On veut peut-être que ces garanties soient entourées de formes nouvelles : les journaux ont même parlé d’une conférence internationale qui en discuterait sans doute et en fixerait la valeur. L’idée d’une conférence nous paraît être la moins pratique et la plus irréalisable qu’on puisse imaginer en ce moment. Parmi les puissances, — et le nombre, au total, n’en est pas bien considérable, — qui sont intéressées aux affaires du Maroc, il y en a quatre de satisfaites : elles estiment s’être mutuellement donné toutes les assurances dont elles pouvaient avoir besoin. Croit-on qu’elles accepteraient d’aller à une conférence où leurs intérêts pourraient être remis en question et d’où, en tout cas, ils ne sortiraient pas mieux garantis ? Et comprendrait-on que la conférence pût se réunir sans elles ? Cette conception est purement chimérique.
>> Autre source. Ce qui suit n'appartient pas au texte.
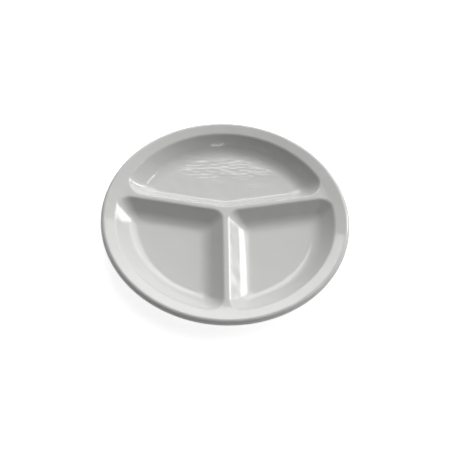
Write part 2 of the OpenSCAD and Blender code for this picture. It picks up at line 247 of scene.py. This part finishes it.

L’Allemagne seule est mécontente. De quoi ? On n’en sait rien. Qu’elle le dise, ou qu’on le lui demande, on verra alors comment il est possible de lui donner satisfaction. Nous n’attachons, d’ailleurs, aucune importance à savoir qui fera la première démarche, pourvu qu’elle doive aboutir ; mais aboutira-t-elle ? Le langage des journaux allemands, à en juger par le dernier article de la Gazette de Cologne, est de nature à inspirer des craintes assez sérieuses à ce sujet. Si le gouvernement allemand se cantonne avec intransigeance dans l’attitude que l’Empereur a prise à Tanger et s’il ne veut avoir de conversation qu’avec l’empereur du Maroc, il est inutile d’en ouvrir une avec lui. Dans le cas contraire, nous sommes prêts : nous demandons même ce qu’on attend.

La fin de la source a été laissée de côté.